Perhaps at no other time has the enterprise of moral realism ever been so much needed, for at no other time have so many people committed themselves to moral righteousness. We have the books that point out the bad conditions, that praise us for taking progressive attitudes. We have no books that raise questions in our minds not only about conditions but about ourselves, that lead us to refine our motives and ask what might lie behind our good impulses.

Moral indignation, which has been said to be the favorite emotion of the middle class, may be in itself an exquisite pleasure.

We must be aware of the dangers which lie in our most generous wishes. Some paradox of our natures leads us, when once we have made our fellowmen the objects of our enlightened interest to go on to make them the objects of our pity, then of our wisdom, ultimately of our coercion.

Cormac McCarthy, "Blood Meridian":

At dusk they halted and built a fire and roasted the deer. The night was much enclosed about them and there were no stars. To the north they could see other fires that burned red and sullen along the invisible ridges. They ate and moved on, leaving the fire on the ground behind them, and as they rode up into the mountains this fire seemed to become altered of its location, now here, now there, drawing away, or shifting unaccountably along the flank of their movement. Like some ignis fatuus belated upon the road behind them which all could see and of which none spoke. For this will to deceive that is in things luminous may manifest itself likewise in retrospect and so by sleight of some fixed part of a journey already accomplished may also post men to fraudulent destinies.

Ta-Nehisi Coates:

That the enemy is us, is never easy to take.
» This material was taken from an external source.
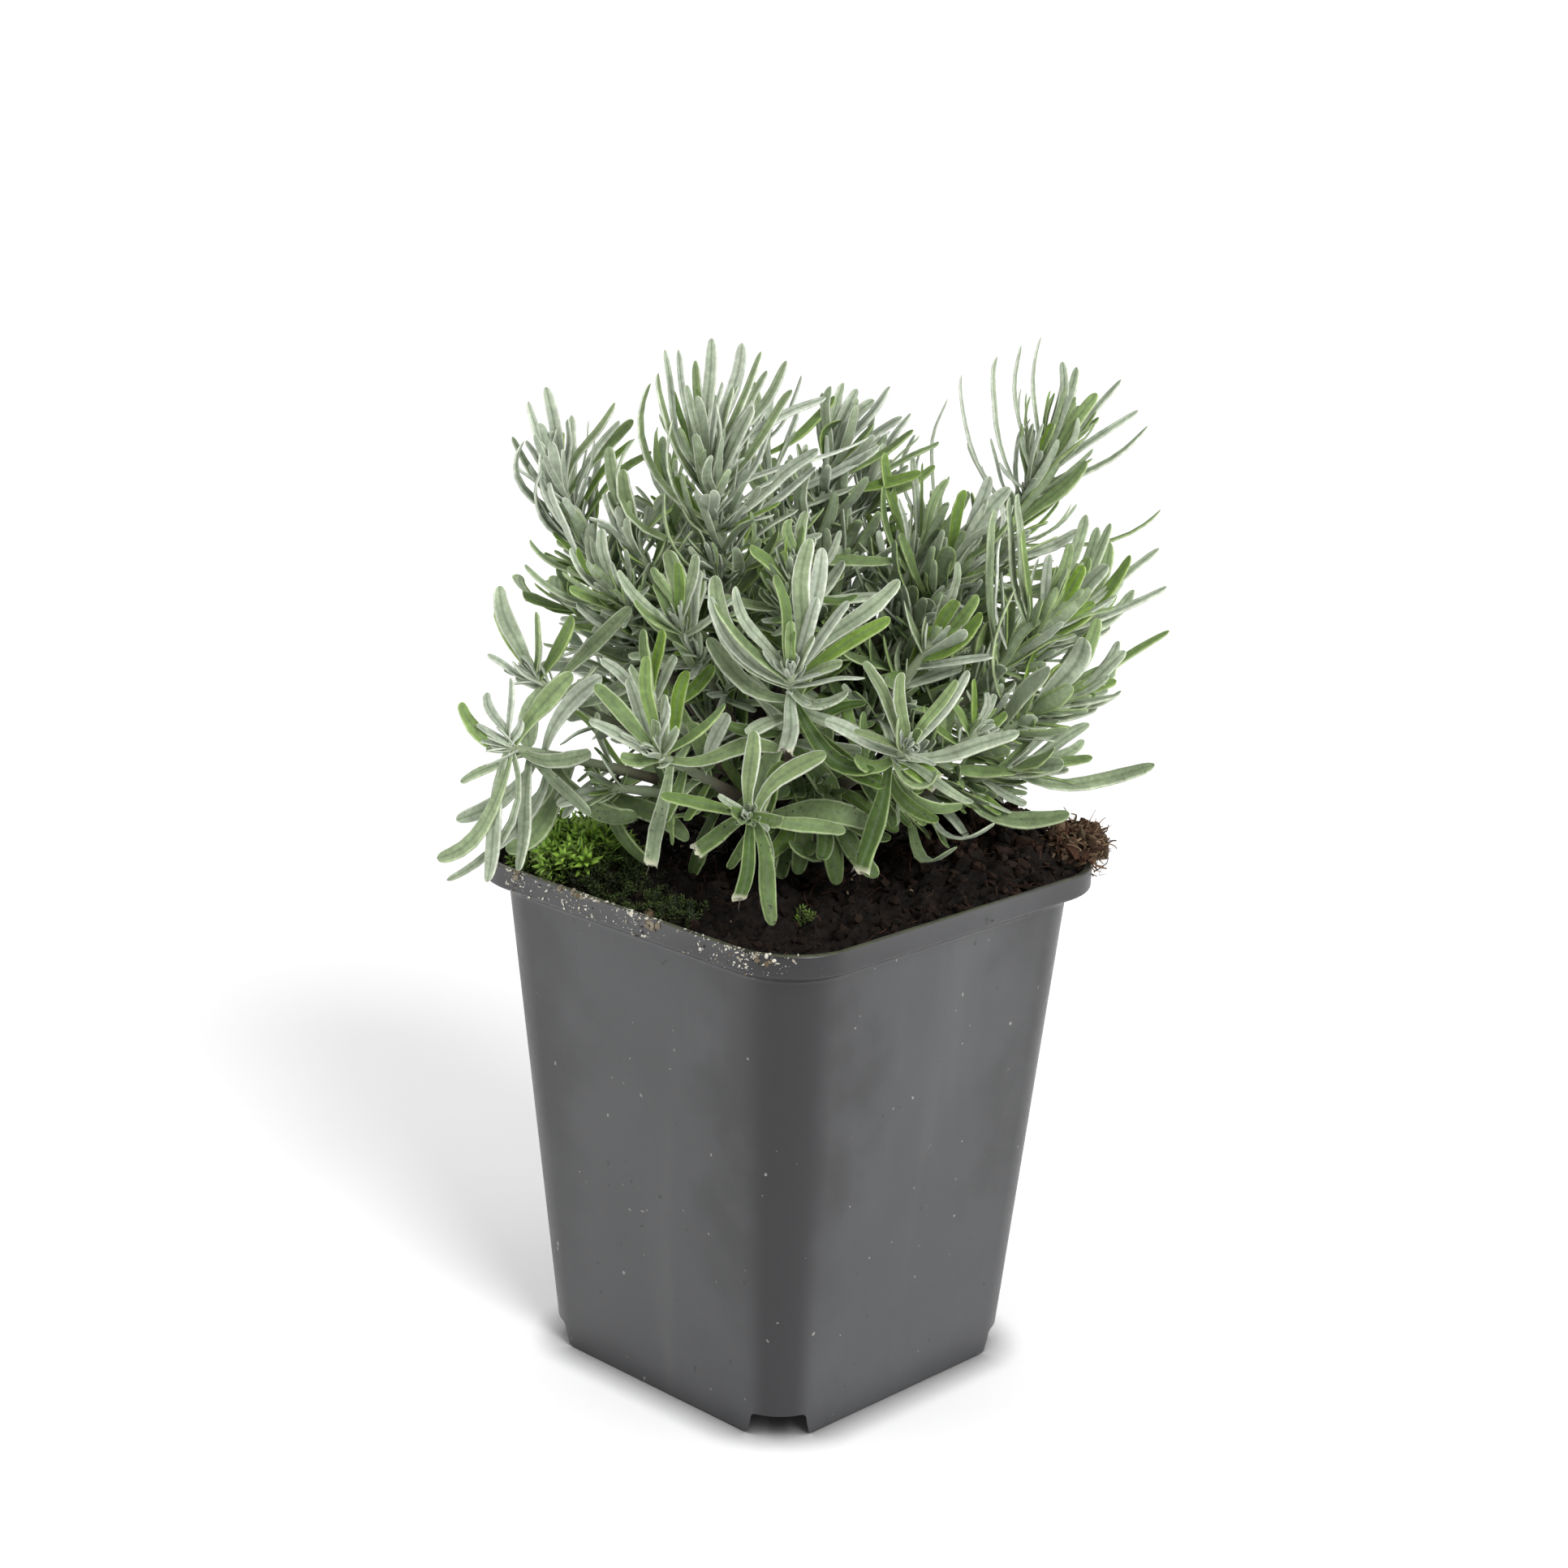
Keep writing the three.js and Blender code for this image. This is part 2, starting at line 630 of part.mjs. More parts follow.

of guards, gates, and guns
Topic: Miscellaneous 3:33 pm EST, Mar  1, 2015

Gleb Pavlovsky:

In this kind of atmosphere, everything is possible. This is a Weimar atmosphere. There are no longer any limits.

Susannah Karlsson, of Brooklyn Defender Services, on Corrective Education Company:

It's a private company acting as prosecutor, judge, jury, and collector. That's remarkable.

Charlie Stross:

Some folks (especially Americans) seem to think that their AR-15s are a guarantor that they can resist tyranny. But guns are an 18th century response to 18th century threats to democracy. Capital doesn't need to point a gun at you to remove your democratic rights: it just needs more cameras, more cops, and a legal system that is fair and just and bankrupts you if you are ever charged with public disorder and don't plead guilty.


a crisis of confidence
Topic: Miscellaneous 3:32 pm EST, Mar  1, 2015

Doug Franklin:

A secure developer needs appropriate levels of both paranoia and understanding of the threat.

Krypt3ia:

We are losing the battle and it is not because China is hacking us all with advanced malware on par with Stuxnet. We all need to understand that what we see out of the media is hype and what we see out of the vendors is marketing and not necessarily what we really need.

Michael Riley and Jordan Robertson:

The hackers first hijacked a translation website that the insurer's customer representatives used when dealing with foreign clients, using it to implant malware on the company's computers, the person said.

Kyle Wiens:

It's entirely possible that changing the engine timing on his own tractor makes a farmer a criminal.

FCC:

Willful or malicious interference with Wi-Fi hot spots is illegal. In addition, we reiterate that Federal law prohibits the operation, marketing, or sale of any type of jamming equipment, including devices that interfere with Wi-Fi, cellular, or public safety communications.

Emrys Westacott:

What we should fear is not so much the technology as those who who are willing to misuse it.

Westley McDuffie:

Having the best tool on the planet will do nothing for your posture if you are a complete moron.

Michael Hayden:

We use[d] to love it when a target had great confidence that it was (unbreakably) secure!!


something must be wrong with you
Topic: Miscellaneous 11:07 am EST, Feb 28, 2015

Leigh Alexander:

No matter what else is happening, suddenly you're thinking about the phone. Don't reach for the phone, you scold yourself automatically, fixing your gaze with effort on the tear-filled eyes of the person who is telling you something important about their life. And then you feel deservedly awful about yourself. What on earth could be happening in your phone that is more important than this? Something must be wrong with you.

David Kilcillen:

People don't get pushed into rebellion by their ideology. They get pulled in by their social networks.

Philippe Verduyn et al:

Passive Facebook usage undermines affective well-being.

Simon Kuper:

One per centers today announce themselves not by their clothes or accents but by their networks. People pull out their smartphones over dinner not just because they are addicted, bored or keen to show their busyness but because the phone is the physical manifestation of their networks.

Gemalto:

Our network architecture is designed like a cross between an onion and an orange.

Nicholas Weaver:

The Internet is supposed to lose packets.

Tim Wu:

It has been a tough year for what once passed as conventional wisdom.

Scott Atran:

If you want to find out who's going to fight and die, if you want to break up a particular terrorist cell, find out what they're eating and how they dress. Plots never occur in mosques: you have to be quiet in a mosque. They occur in fast food places, soccer fields, picnics and barbeques.

AQ:

Underwear should be the normal type that people wear, not anything that shows you're a fundamentalist.

Jonathan Mahler:

How could different people see the same article of clothing so differently?